I was reading news articles and commentaries on Jim Tressel’s resignation as head coach of Ohio State University’s football program. Tressel is accused of repeatedly lying to NCAA officials when he said he knew nothing about a couple dozen Ohio State players receiving cash payouts, getting discounts on new cars, selling football memorabilia and getting tattooed by a drug trafficker. Tressel originally was suspended and fined $250,000, but the story has legs. Tressel resigned on Memorial Day.

Tressel’s football accomplishments are superb. But, like Ohio State coach Woody Hayes before him, Tressel may first be remembered for his terrific failure. The Hayes incident—in which Hayes punched an opposing player in a 1978 bowl game—was a rapid-fire moment of foolishness. By 1978, Hayes had been coaching at Ohio State for 27 years and had amassed an immense record of accomplishment. But what's the first thing I think of whenever Woody Hayes is mentioned? Right, it’s the closing minutes of that game. It’s Hayes’ punch to the throat of that Clemson player who intercepted a pass along the Ohio State sideline. The memory of Hayes' accomplishments is dimmed by that foolish moment.

This morning, writers are quoting Shakespeare and a few others for insight into the Tressel story. One writer mocked a Tressel quote out of the book The Winners Manual: For the Game of Life, published in 2008. It seems Tressel wrote that, The reputation of a thousand years may be determined by the conduct of one hour.

Right, it could take an hour, but it also could take a moment, or a couple of days or weeks or months. Decisions made in advance can easily and quickly lead to a moment of crushing destruction. It only takes a couple of bad decisions to reap a big ruin. And it can happen to anyone.

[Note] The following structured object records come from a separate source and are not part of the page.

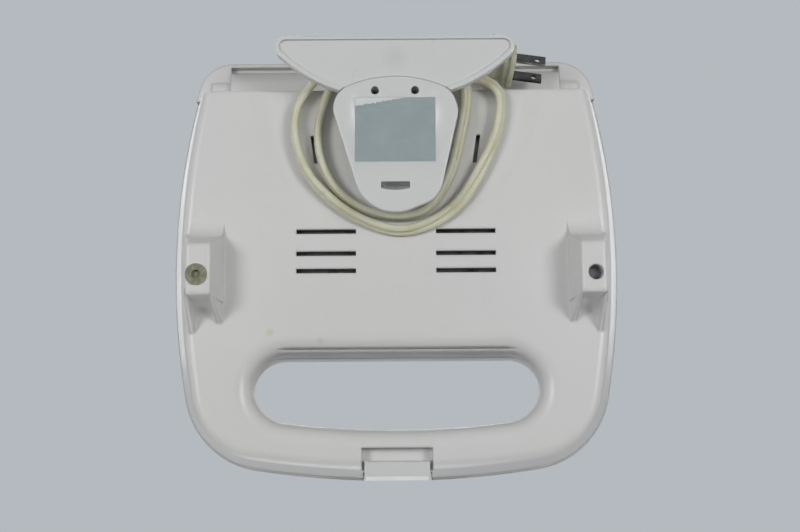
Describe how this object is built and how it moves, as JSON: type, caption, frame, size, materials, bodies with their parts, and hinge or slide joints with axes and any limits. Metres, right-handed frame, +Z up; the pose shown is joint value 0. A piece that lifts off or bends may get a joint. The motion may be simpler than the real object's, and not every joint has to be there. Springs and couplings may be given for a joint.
{
  "type": "panini press",
  "caption": "Hinged sandwich press with ridged plates, a hand opening, a front latch, a cord wrap with a half-moon stand under the base, and a flat lead with a bladed plug.",
  "frame": {"origin": "centre of the closed press seen from above, on the surface that it stands on", "axes": "+Z up, +Y towards the hinge and the cord, -Y towards the hand opening and the latch, +X to the user's right-hand side when they face the rear"},
  "size_m": [0.2514, 0.239, 0.0948],
  "materials": {
    "housing_plastic": "white moulded plastic, satin",
    "wrap_plastic": "cool white moulded plastic, satin",
    "plate_coating": "dark non-stick coating on cast aluminium",
    "pan_metal": "bright aluminised sheet",
    "heater_steel": "heat-tinted steel tube",
    "steel": "plated steel",
    "blade_metal": "nickel-plated brass, dull",
    "foot_rubber": "aged olive rubber",
    "cord_vinyl": "aged cream vinyl, soft sheen",
    "plug_vinyl": "aged cream moulded vinyl",
    "sticker_foil": "matt silver foil, wrinkled",
    "sensor_metal": "bright pressed metal",
    "block_plastic": "pale ceramic-like plastic",
    "red_lens": "clear red plastic",
    "green_lens": "clear green plastic",
    "lamp_glass": "small neon lamp"
  },
  "bodies": {
    "base": {"base_housing": "housing_plastic", "lower_frame": "housing_plastic", "lower_plate": "plate_coating", "lower_reflector": "pan_metal", "lower_heater": "heater_steel", "lower_plate_screws": "steel", "cord_hub": "wrap_plastic", "cord_cover": "wrap_plastic", "rear_stand": "wrap_plastic", "hinge_pin_left": "steel", "hinge_pin_right": "steel", "rubber_foot": "foot_rubber", "housing_screws": "steel", "cover_screws": "steel", "foil_sticker": "sticker_foil", "thermostat": "sensor_metal", "thermal_fuse": "sensor_metal", "terminal_block": "block_plastic", "strain_relief": "plug_vinyl", "power_cord": "cord_vinyl", "plug_body": "plug_vinyl", "plug_blades": "blade_metal"},
    "lid": {"lid_housing": "housing_plastic", "upper_frame": "housing_plastic", "upper_plate": "plate_coating", "upper_reflector": "pan_metal", "upper_heater": "heater_steel", "upper_plate_screws": "steel", "latch_pin": "steel", "power_lens": "red_lens", "ready_lens": "green_lens", "pilot_lamps": "lamp_glass"},
    "latch": {"latch_clip": "wrap_plastic"}
  },
  "joints": [
    {"name": "lid_hinge", "type": "hinge", "parent": "base", "child": "lid", "pos_m": [0, 0.1041, 0.054], "axis": [-1, 0, 0], "range_deg": [0, 100]},
    {"name": "latch_pivot", "type": "hinge", "parent": "lid", "child": "latch", "pos_m": [0, -0.1132, 0.077], "axis": [-1, 0, 0], "range_deg": [0, 28]}
  ]
}
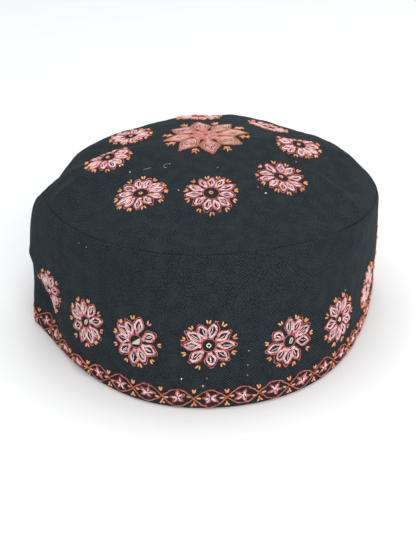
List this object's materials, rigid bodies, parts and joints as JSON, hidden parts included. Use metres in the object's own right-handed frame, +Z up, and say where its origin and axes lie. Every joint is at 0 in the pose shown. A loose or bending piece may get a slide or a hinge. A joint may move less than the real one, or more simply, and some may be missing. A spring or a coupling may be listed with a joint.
{
  "type": "embroidered brimless cap",
  "caption": "Soft brimless cap: an oval domed crown sewn to an upright side band with a turned-up hem, open below for the head.",
  "frame": {"origin": "middle of the cap's underside, on the surface that its rim stands on", "axes": "+Z up through the crown, -Y towards the front of the cap, +X to the right of someone who faces that front; the long way of the head runs along Y"},
  "size_m": [0.1692, 0.2006, 0.0855],
  "materials": {
    "crown_twill": "matt dark cotton twill with rosettes hand embroidered in stranded cotton",
    "band_twill": "matt dark cotton twill with rosettes and a twisted border hand embroidered in stranded cotton"
  },
  "bodies": {
    "root": {"crown": "crown_twill", "side_band": "band_twill"}
  },
  "joints": []
}
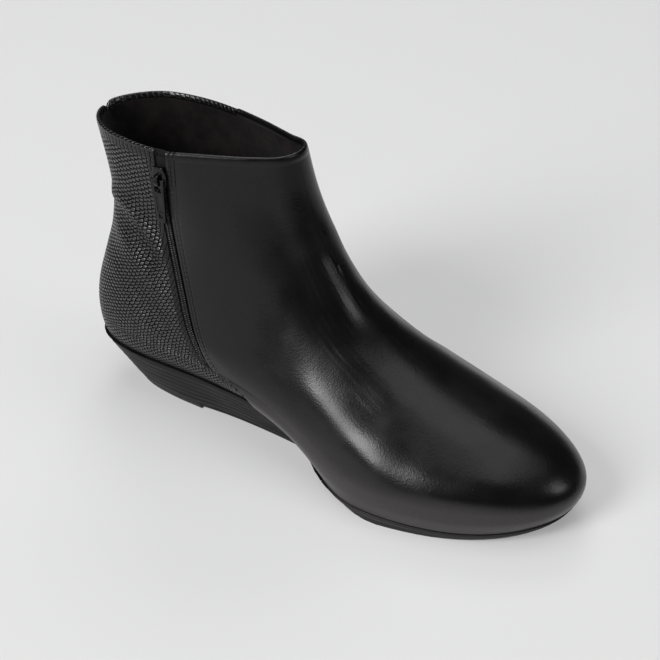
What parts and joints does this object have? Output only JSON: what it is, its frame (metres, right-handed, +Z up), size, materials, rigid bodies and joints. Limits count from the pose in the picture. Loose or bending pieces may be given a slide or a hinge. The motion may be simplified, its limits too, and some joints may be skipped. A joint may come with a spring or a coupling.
{
  "type": "wedge ankle boot",
  "caption": "Black leather ankle boot on a low ribbed wedge, scale-embossed back quarter, smooth vamp, side zip shut up to the collar.",
  "frame": {"origin": "on the floor under the middle of the boot's bounding box", "axes": "+X towards the toe, +Y towards the outer side of the foot, +Z up; the zip is on the -Y side"},
  "size_m": [0.2606, 0.0966, 0.1459],
  "materials": {
    "smooth_leather": "smooth black calf with a soft sheen and fine grain",
    "scale_leather": "black leather embossed with small reptile scales, glossy tops",
    "lining": "short dark fleece",
    "wedge_cover": "charcoal, fine stacked grooves",
    "sole_rubber": "dull black",
    "insole_sock": "dull dark brown",
    "zip_tape": "woven black tape",
    "zip_coil": "black nylon coil",
    "zip_metal": "black lacquer, polished",
    "thread": "waxed black thread"
  },
  "bodies": {
    "boot": {"upper": "smooth_leather", "wedge": "wedge_cover", "heel_lift": "sole_rubber", "outsole": "sole_rubber", "insole": "insole_sock", "zip_tape": "zip_tape", "zip_coil": "zip_coil", "zip_guard": "smooth_leather", "zip_slider": "zip_metal"},
    "pull": {"zip_pull": "zip_metal"}
  },
  "joints": [
    {"name": "pull_swing", "type": "hinge", "parent": "boot", "child": "pull", "pos_m": [-0.06828, -0.02965, 0.13231], "axis": [-0.9999, 0.009, -0.0098], "range_deg": [0, 150]}
  ]
}
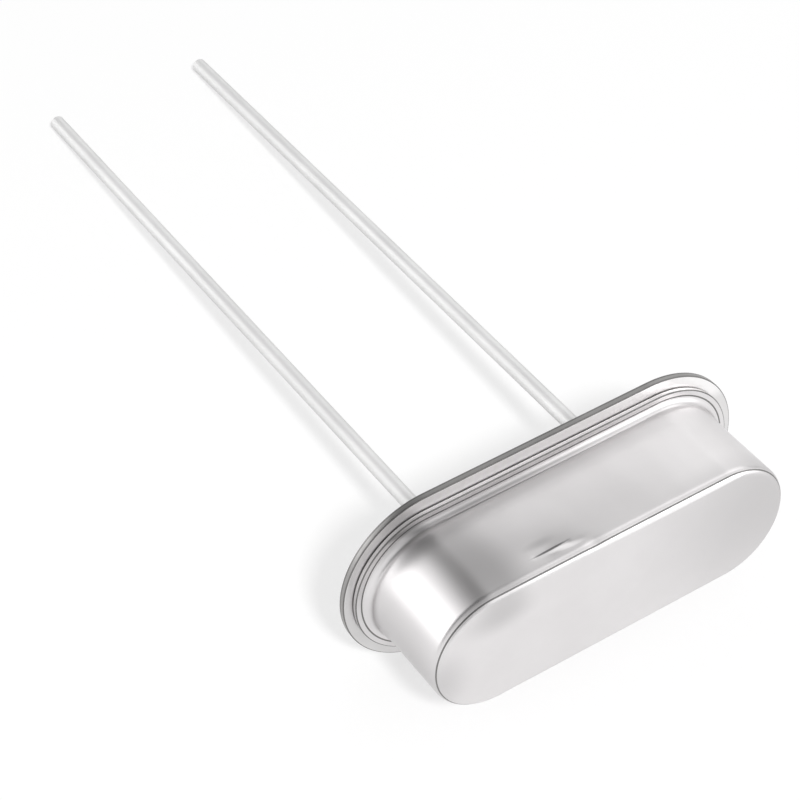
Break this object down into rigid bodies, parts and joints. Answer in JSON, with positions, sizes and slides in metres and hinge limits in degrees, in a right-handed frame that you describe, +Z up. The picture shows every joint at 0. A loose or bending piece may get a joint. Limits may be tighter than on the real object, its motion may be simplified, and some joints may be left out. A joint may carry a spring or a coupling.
{
  "type": "quartz crystal unit",
  "caption": "Low-profile through-hole quartz crystal unit: a drawn racetrack-shaped metal can on a flanged header, with straight wire leads through glass seals.",
  "frame": {"origin": "centre of the bounding box's underside, on the surface that the unit lies on", "axes": "+X along the can's long side, +Y towards the lead tips, +Z up; the header's axis slopes down by 5.9 degrees towards the tips, because the unit lies on its rim's lower edge and on the lead tips"},
  "size_m": [0.0114, 0.0252, 0.005],
  "materials": {
    "can_steel": "satin",
    "header_steel": "satin",
    "lead_wire": "satin",
    "clip_strip": "satin",
    "seal_glass": "gloss",
    "quartz": "polished",
    "silver_film": "polished",
    "silver_epoxy": "matte"
  },
  "bodies": {
    "root": {"can": "can_steel", "header": "header_steel", "glass_seal_left": "seal_glass", "glass_seal_right": "seal_glass", "lead_left": "lead_wire", "lead_right": "lead_wire", "clip_left": "clip_strip", "clip_right": "clip_strip", "quartz_blank": "quartz", "electrode_top": "silver_film", "electrode_bottom": "silver_film", "adhesive_left": "silver_epoxy", "adhesive_right": "silver_epoxy"}
  },
  "joints": []
}
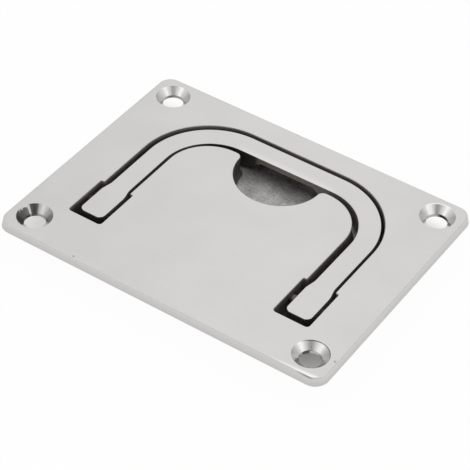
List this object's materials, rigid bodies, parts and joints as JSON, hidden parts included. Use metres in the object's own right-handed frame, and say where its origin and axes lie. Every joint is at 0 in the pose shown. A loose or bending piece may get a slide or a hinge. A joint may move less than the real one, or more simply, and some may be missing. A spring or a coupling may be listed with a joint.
{
  "type": "recessed hatch pull",
  "caption": "Flush hatch pull: a rectangular screw-down plate whose U-shaped pocket takes a bail handle that lifts on hinge pins, with a half-round finger cup.",
  "frame": {"origin": "centre of the screw pattern, on the flange's back face, where the plate seats on the hatch", "axes": "+X along the grip and the hinge line, +Y from the hinges to the grip, +Z out of the hatch"},
  "size_m": [0.0958, 0.0736, 0.0078],
  "materials": {
    "plate_stainless": "cast stainless steel, polished face and as-cast pocket",
    "handle_stainless": "cast stainless steel, polished",
    "pin_stainless": "drawn stainless steel rod, plain"
  },
  "bodies": {
    "plate": {"face_plate": "plate_stainless", "hinge_pin_left": "pin_stainless", "hinge_pin_right": "pin_stainless"},
    "handle": {"lift_handle": "handle_stainless"}
  },
  "joints": [
    {"name": "handle_lift", "type": "hinge", "parent": "plate", "child": "handle", "pos_m": [0, -0.0142, -0.00035], "axis": [1, 0, 0], "range_deg": [0, 90]}
  ]
}
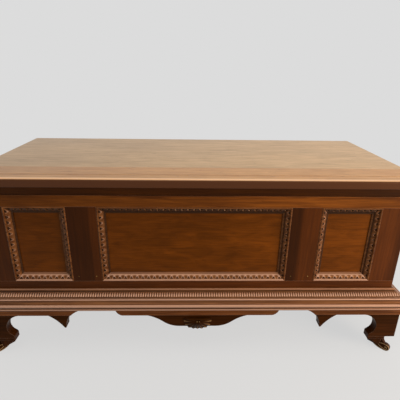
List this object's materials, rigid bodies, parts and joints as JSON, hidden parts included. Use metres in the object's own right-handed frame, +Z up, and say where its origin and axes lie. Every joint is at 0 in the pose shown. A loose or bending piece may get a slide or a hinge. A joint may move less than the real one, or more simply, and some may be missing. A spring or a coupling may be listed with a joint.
{
  "type": "cassone",
  "caption": "Blanket chest of cassone type with a framed and panelled case, hinged lid, deep moulded base, shaped apron and bracket feet ending in scroll toes.",
  "frame": {"origin": "on the floor, at the centre of the closed chest's bounding box", "axes": "+X along the front towards the right as seen from the front, +Y from the front to the back, +Z up"},
  "size_m": [1.196, 0.5228, 0.5315],
  "materials": {
    "frame_wood": "dark walnut stain under polished varnish",
    "panel_wood": "figured veneer, warm brown, polished varnish",
    "moulding_wood": "run and carved mouldings, worn to a lighter brown on the high parts, varnished",
    "lid_wood": "polished walnut boards, glossy varnish",
    "skirt_wood": "very dark stained rim, varnished",
    "foot_wood": "dark walnut stain, satin varnish",
    "inner_wood": "plain secondary wood, thin stain, unpolished",
    "brass": "aged brass"
  },
  "bodies": {
    "chest": {"apron_centre": "foot_wood", "apron_shell": "foot_wood", "apron_strip": "foot_wood", "back_bottom_rail": "inner_wood", "back_panels": "inner_wood", "back_stiles": "inner_wood", "back_top_rail": "inner_wood", "base_moulding_front": "moulding_wood", "base_moulding_left": "moulding_wood", "base_moulding_right": "moulding_wood", "base_rails_cross": "inner_wood", "base_rails_long": "inner_wood", "bottom_board": "inner_wood", "end_bracket_left": "foot_wood", "end_bracket_right": "foot_wood", "end_left_bottom_rail": "frame_wood", "end_left_panel": "panel_wood", "end_left_stiles": "frame_wood", "end_left_top_rail": "frame_wood", "end_right_bottom_rail": "frame_wood", "end_right_panel": "panel_wood", "end_right_stiles": "frame_wood", "end_right_top_rail": "frame_wood", "end_strip_left": "foot_wood", "end_strip_right": "foot_wood", "foot_glue_blocks": "inner_wood", "front_bottom_rail": "frame_wood", "front_bracket_left": "foot_wood", "front_bracket_right": "foot_wood", "front_corner_stile_left": "frame_wood", "front_corner_stile_right": "frame_wood", "front_mid_stile_left": "frame_wood", "front_mid_stile_right": "frame_wood", "front_panel_centre": "panel_wood", "front_panel_left": "panel_wood", "front_panel_right": "panel_wood", "front_strip_left": "foot_wood", "front_strip_right": "foot_wood", "front_toe_left": "foot_wood", "front_toe_right": "foot_wood", "front_top_rail": "frame_wood", "hinge_leaves_case": "brass", "hinge_pins": "brass", "hinge_screws_case": "brass", "panel_moulding_centre": "moulding_wood", "panel_moulding_left": "moulding_wood", "panel_moulding_right": "moulding_wood", "rear_brackets": "inner_wood"},
    "lid": {"lid_front_board": "lid_wood", "lid_rear_board": "lid_wood", "lid_skirt_front": "skirt_wood", "lid_skirt_sides": "skirt_wood", "lid_skirt_back": "skirt_wood", "hinge_leaves_lid": "brass", "hinge_screws_lid": "brass"}
  },
  "joints": [
    {"name": "lid_hinge", "type": "hinge", "parent": "chest", "child": "lid", "pos_m": [0, 0.25762, 0.48225], "axis": [-1, 0, 0], "range_deg": [0, 95]}
  ]
}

A couple of friends and I used to remind one another that you’re only two or three bad decisions away from taking a sledge-hammer to your life . . . to your relationship with the Lord, to your marriage, to your legacy as a father, to your reputation, to your future in ministry.

I’m really glad that Ecclesiastes 10:1 ran through my mind this morning as I read about Tressel’s sad fall. I take that as an indicator that the Lord’s warnings and the Lord’s ways are close. The Word hidden in the heart. What an immeasurable gift from the gracious Lord. What a great thing to remember on the day after Memorial Day.